Insurers are advised that they should have obtained appropriate legal advice when finalising their contingency plans. Further, their plans should have been discussed and approved at an appropriate level within each firm. Clearly, the consequences that may flow from conducting business in an EEA jurisdiction without the necessary authorisation support the need for Brexit contingency plans, and risks associated with their implementation, to be fully understood by senior management.

The PRA expects firms to confirm that they have engaged with all relevant EEA authorities by Thursday, 30 April 2020. The PRA has also indicated its willingness to discuss the issues raised by its letter further.


In summary, run-off regimes established by EU authorities to mitigate the impact of a “no deal, no transition” Brexit may not also apply from the end of the transition period. UK insurers intending to rely on these regimes, either temporarily while they complete a transfer of their EEA liabilities to an EEA-authorised firm or permanently until their EEA liabilities have all been extinguished, will need to check that they will hold the authorisations needed to service their EEA liabilities from the end of the year. In our view, however, the view that “expat business” is not cross-border business remains a valid one, which means that an EEA authorisation should not be required to continue servicing this type of policy.
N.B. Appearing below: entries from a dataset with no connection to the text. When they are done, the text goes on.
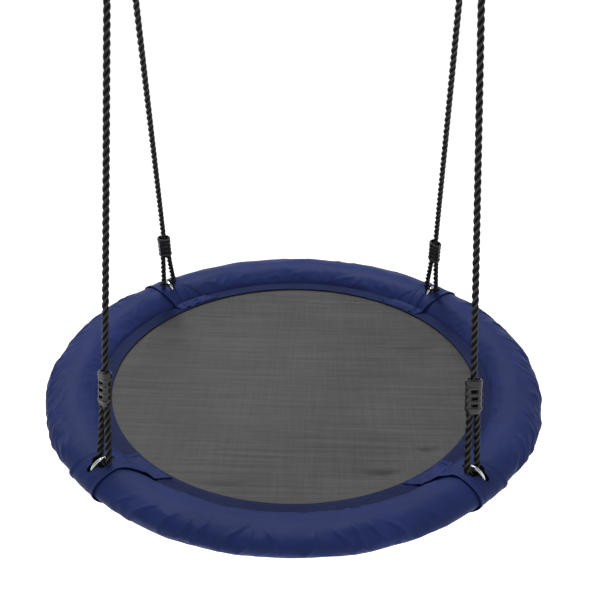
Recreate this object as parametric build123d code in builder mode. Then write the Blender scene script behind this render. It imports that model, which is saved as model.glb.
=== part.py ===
from build123d import *
from math import cos, pi, radians, sin, sqrt, tan
import os

# Saucer nest swing, in millimetres. +Z is up, +X is right, -Y is the front.
# The origin is midway between the centres of the two steel rings that the swing hangs from.

# ---- whole swing ----
SEAT_DIAMETER = 1016.0
SEAT_DROP = 950.0
HANG_SPACING = 556.0

# ---- hanging rings at the top ----
HANG_WIRE_D = 8.0
HANG_BORE_D = 50.0
HANG_RING_R = (HANG_BORE_D + HANG_WIRE_D) / 2
EYE_OFFSET = 8.5
AXIS_Z = -sqrt(HANG_RING_R**2 - EYE_OFFSET**2)
SEAT_Z = AXIS_Z - SEAT_DROP

# ---- seat frame ----
FRAME_R = 466.0
TUBE_D = 25.0
TUBE_WALL = 1.5
SPIGOT_GAP = 0.1
SPIGOT_ANGLE = 4.5
BUTT_ANGLE = 0.05
NECK_ANGLE = 0.5
JOINT_ANGLE = 6.0
BOLT_ANGLE = JOINT_ANGLE + 2.2
BOLT_D = 6.0
BOLT_HOLE_D = 6.4
HEAD_D = 11.0
HEAD_H = 3.5
NUT_AF = 10.0
NUT_H = 5.0
HEAD_ROUND = 1.2
BOLT_GAP = 0.1
BOLT_TAIL = 2.0

# ---- steel rings round the frame tube ----
RING_WIRE_D = 6.5
RING_BORE_D = 40.0
RING_R = (RING_BORE_D + RING_WIRE_D) / 2
RING_PLAY = 0.15

# ---- padding, cover and mat; heights are from the middle of the frame tube ----
CLOTH = 1.2
LAYER_GAP = 0.4
FOAM_HALF_WIDTH = 37.0
FOAM_HALF_HEIGHT = 20.5
FOAM_BORE_GAP = 0.3
FOAM_POCKET_D = 15.0
PAD_OUT = SEAT_DIAMETER / 2 - FRAME_R - LAYER_GAP - CLOTH
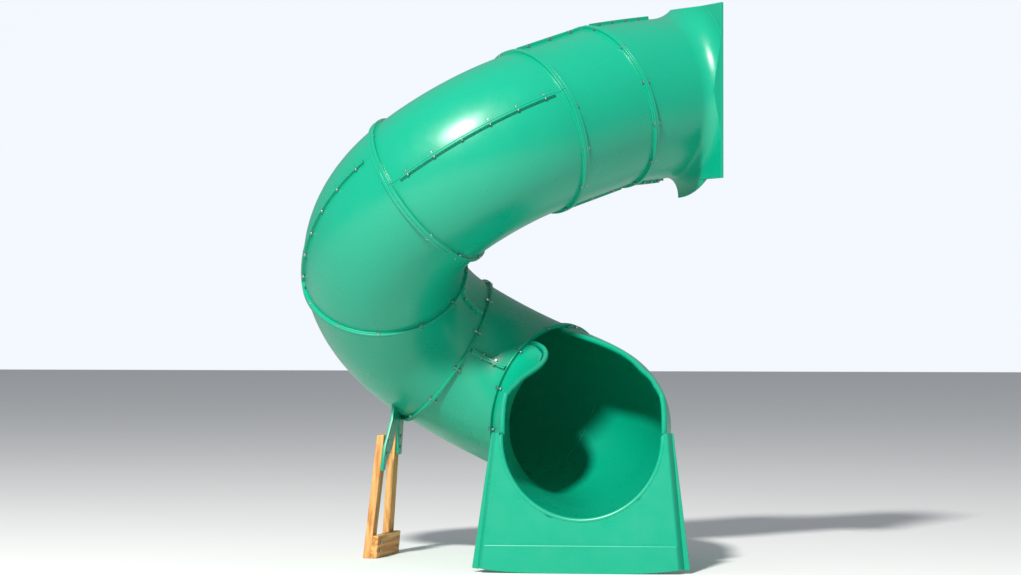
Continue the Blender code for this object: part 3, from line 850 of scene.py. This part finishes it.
def planedPine(name, lengthwise):
    # planed and oiled pine: growth bands stretched along the board, short darker fibres, matt
    material, tree, shader, where = newMaterial(name)
    turn = lengthwise.to_track_quat("Z", "Y").inverted().to_euler()
    laid = addNode(tree, "ShaderNodeMapping", {"Vector": where, "Rotation": turn})
    long = addNode(tree, "ShaderNodeMapping", {"Vector": laid.outputs["Vector"], "Scale": (1.0, 1.0, 0.07)})
    bands = addNode(tree, "ShaderNodeTexNoise", {"Vector": long.outputs["Vector"], "Scale": 0.35 / pine["ringWidth"],
                                                 "Detail": 3.0, "Distortion": 0.6})
    ramp = addNode(tree, "ShaderNodeMapRange", {"Value": bands.outputs["Fac"], "From Min": 0.38, "From Max": 0.62})
    colour = addNode(tree, "ShaderNodeMix", {"Factor": ramp.outputs["Result"], "A": linear(pine["early"]),
                                             "B": linear(pine["late"])}, data_type="RGBA")
    fibre = addNode(tree, "ShaderNodeTexNoise", {"Vector": long.outputs["Vector"], "Scale": 1 / pine["poreSize"],
                                                 "Detail": 4.0})
    dark = addNode(tree, "ShaderNodeMapRange", {"Value": fibre.outputs["Fac"], "From Min": 0.55, "From Max": 0.8,
                                                "To Min": 0.0, "To Max": 0.55})
    worn = addNode(tree, "ShaderNodeMix", {"Factor": dark.outputs["Result"], "A": colour.outputs["Result"],
                                           "B": linear(pine["weathered"])}, data_type="RGBA")
    tree.links.new(worn.outputs["Result"], shader.inputs["Base Color"])
    rough = addNode(tree, "ShaderNodeMapRange", {"Value": fibre.outputs["Fac"], "To Min": 0.55, "To Max": 0.8})
    tree.links.new(rough.outputs["Result"], shader.inputs["Roughness"])
    bump = addNode(tree, "ShaderNodeBump", {"Height": fibre.outputs["Fac"], "Strength": 0.4, "Distance": 0.0006})
    tree.links.new(bump.outputs["Normal"], shader.inputs["Normal"])
    return material


zinc = {"bright": "#C9CCCB", "dull": "#9EA3A4", "spangle": 0.002}


def zincSteel():
    # zinc-plated steel: bright with a slight cloud, dulled outdoors
    material, tree, shader, where = newMaterial("zinc-plated steel")
    cloud = addNode(tree, "ShaderNodeTexNoise", {"Vector": where, "Scale": 1 / zinc["spangle"], "Detail": 2.0})
    colour = addNode(tree, "ShaderNodeMix", {"Factor": cloud.outputs["Fac"], "A": linear(zinc["dull"]),
                                             "B": linear(zinc["bright"])}, data_type="RGBA")
    tree.links.new(colour.outputs["Result"], shader.inputs["Base Color"])
    rough = addNode(tree, "ShaderNodeMapRange", {"Value": cloud.outputs["Fac"], "To Min": 0.22, "To Max": 0.45})
    tree.links.new(rough.outputs["Result"], shader.inputs["Roughness"])
    bump = addNode(tree, "ShaderNodeBump", {"Height": cloud.outputs["Fac"], "Strength": 0.15, "Distance": 0.0001})
    tree.links.new(bump.outputs["Normal"], shader.inputs["Normal"])
    shader.inputs["Metallic"].default_value = 1.0
    return material


def dress(piece, material):
    piece.data.materials.clear()
    piece.data.materials.append(material)


green = rotomouldedHdpe()
steel = zincSteel()
boardLength = (mounts["leg_far_ground"] - mounts["leg_near_ground"]).normalized()
legPine = planedPine("pine, upright grain", up)
boardPine = planedPine("pine, level grain", boardLength)
for piece, node in greenPieces:
    dress(piece, green)
    stand(piece, "green_plastic", node)
for piece, node in timber:
    dress(piece, boardPine if node == "base_board" else legPine)
    stand(piece, "pine", node)
for piece, nodes in boltPieces:
    dress(piece, steel)
    stand(piece, "zinc_steel", *nodes)
print("materials given to", len(pieces), "pieces")


# ---- floor, light and camera
studio = {"floorSize": 80.0, "floorColour": "#EDEFEF", "skyColour": "#F4F8FF", "skyLight": 0.36,
          "keyAzimuth": -13.0, "keyHeight": 40.0, "keyDistance": 14.0, "keySize": 1.3, "keyPower": 2700.0}
view = {"place": (1.6861, -11.1843, 0.9376), "yaw": 8.6, "rise": 0.597, "lens": 102.97, "sensor": 36.0}


def makeStudio():
    scene = bpy.context.scene
    bpy.ops.object.select_all(action="DESELECT")
    bpy.ops.mesh.primitive_plane_add(size=studio["floorSize"])
    floor = settle(bpy.context.object, "floor")
    material, tree, shader, where = newMaterial("pale studio floor")
    cloud = addNode(tree, "ShaderNodeTexNoise", {"Vector": where, "Scale": 0.8})
    colour = addNode(tree, "ShaderNodeMix", {"Factor": cloud.outputs["Fac"], "A": linear("#E9EBEB"),
                                             "B": linear(studio["floorColour"])}, data_type="RGBA")
    tree.links.new(colour.outputs["Result"], shader.inputs["Base Color"])
    shader.inputs["Roughness"].default_value = 0.9
    dress(floor, material)
    world = bpy.data.worlds.new("studio")
    scene.world = world
    world.use_nodes = True
    tree = world.node_tree
    background = tree.nodes["Background"]
    background.inputs["Color"].default_value = linear(studio["skyColour"])
    seen = addNode(tree, "ShaderNodeLightPath").outputs["Is Camera Ray"]
    strength = addNode(tree, "ShaderNodeMapRange", {"Value": seen, "To Min": studio["skyLight"], "To Max": 1.0})
    tree.links.new(strength.outputs["Result"], background.inputs["Strength"])
    azimuth, height = math.radians(studio["keyAzimuth"]), math.radians(studio["keyHeight"])
    away = Vector((math.sin(azimuth) * math.cos(height), -math.cos(azimuth) * math.cos(height), math.sin(height)))
    aim = (cadLow + cadHigh) / 2
    bpy.ops.object.light_add(type="AREA", location=aim + away * studio["keyDistance"],
                             rotation=away.to_track_quat("Z", "Y").to_euler())
    key = bpy.context.object
    key.name = "keyLight"
    key.data.shape = "DISK"
    key.data.size = studio["keySize"]
    key.data.energy = studio["keyPower"]
    key.data.color = (1.0, 0.97, 0.93)
    yaw, rise = math.radians(view["yaw"]), math.radians(view["rise"])
    look = Vector((-math.sin(yaw) * math.cos(rise), math.cos(yaw) * math.cos(rise), math.sin(rise)))
    bpy.ops.object.camera_add(location=view["place"], rotation=look.to_track_quat("-Z", "Y").to_euler())
    camera = bpy.context.object
    camera.data.lens = view["lens"]
    camera.data.sensor_width = view["sensor"]
    camera.data.clip_end = 200.0
    scene.camera = camera
    scene.view_settings.view_transform = "Standard"


makeStudio()
print("stage set")
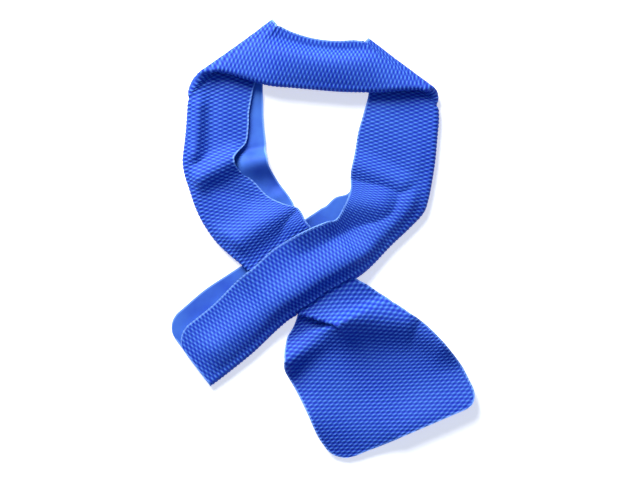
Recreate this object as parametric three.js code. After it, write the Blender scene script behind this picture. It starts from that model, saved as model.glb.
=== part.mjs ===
// Cooling neck wrap: one strip of absorbent sheet, folded lengthwise with its embossed
// face outwards and laid down as an open neck loop. The strip starts at the folded end,
// runs up the right side, turns over itself at the two upper corners, comes down the
// left side, passes between its own leaves and out through a slit, and opens flat.
import * as THREE from "three";
import { mergeVertices } from "three/addons/utils/BufferGeometryUtils.js";

// Driving sizes in millimetres.
const stripLength = 900;
const stripWidth = 145;
const sheetThickness = 1.6;
const layerGap = 0.8;
const cornerRadius = 18;
const pleatRadius = 1.3;

// One layer is a sheet and the air over it. Heights are counted in layers, from the
// middle of a sheet that lies on the surface.
const layer = sheetThickness + layerGap;

// Mesh steps across and along the sheet.
const leafSteps = 6;
const foldSteps = 5;
const pleatSteps = 3;
const flapSteps = 5;
const stepsBetweenSections = 1;
const cornerRollSteps = 6;

// Sections of the folded strip. x and y are the place of the fold's outer edge, in
// shares of the strip's length. way is the direction from the fold to the free edges,
// in degrees. one and two are how far the two leaves reach from the fold, in shares
// of the strip's width. foldOne, foldTwo, edgeOne and edgeTwo are heights in layers.
// arch says how much of the collar's arched profile the section has.
const columns = ["x", "y", "way", "one", "two", "foldOne", "foldTwo", "edgeOne", "edgeTwo", "arch"];

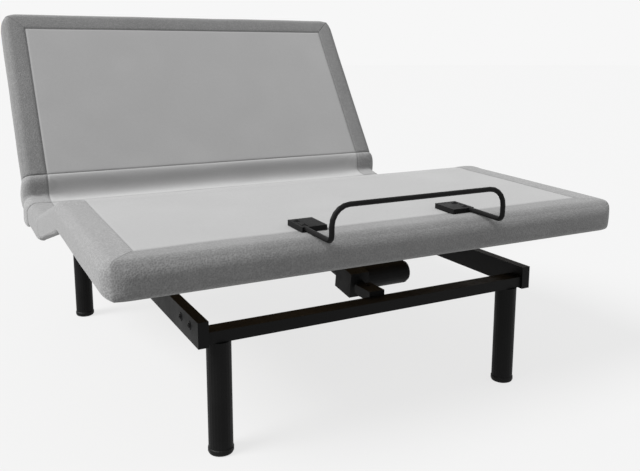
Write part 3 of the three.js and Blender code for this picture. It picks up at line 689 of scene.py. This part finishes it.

Other important points are that, to the extent that EEA states do decide to introduce run-off regimes for cross-border business, they are all likely to be different, requiring specific legal advice to be taken in each case as to their effect. Further, EIOPA’s February 2019 recommendations are not binding, leaving it open to individual states to apply the rules differently, to the extent that it is possible to diverge from other states under EU law. For example, see our blog post dated 15 November 2019, describing the approach taken by France to the post-Brexit servicing of policies held by UK expats.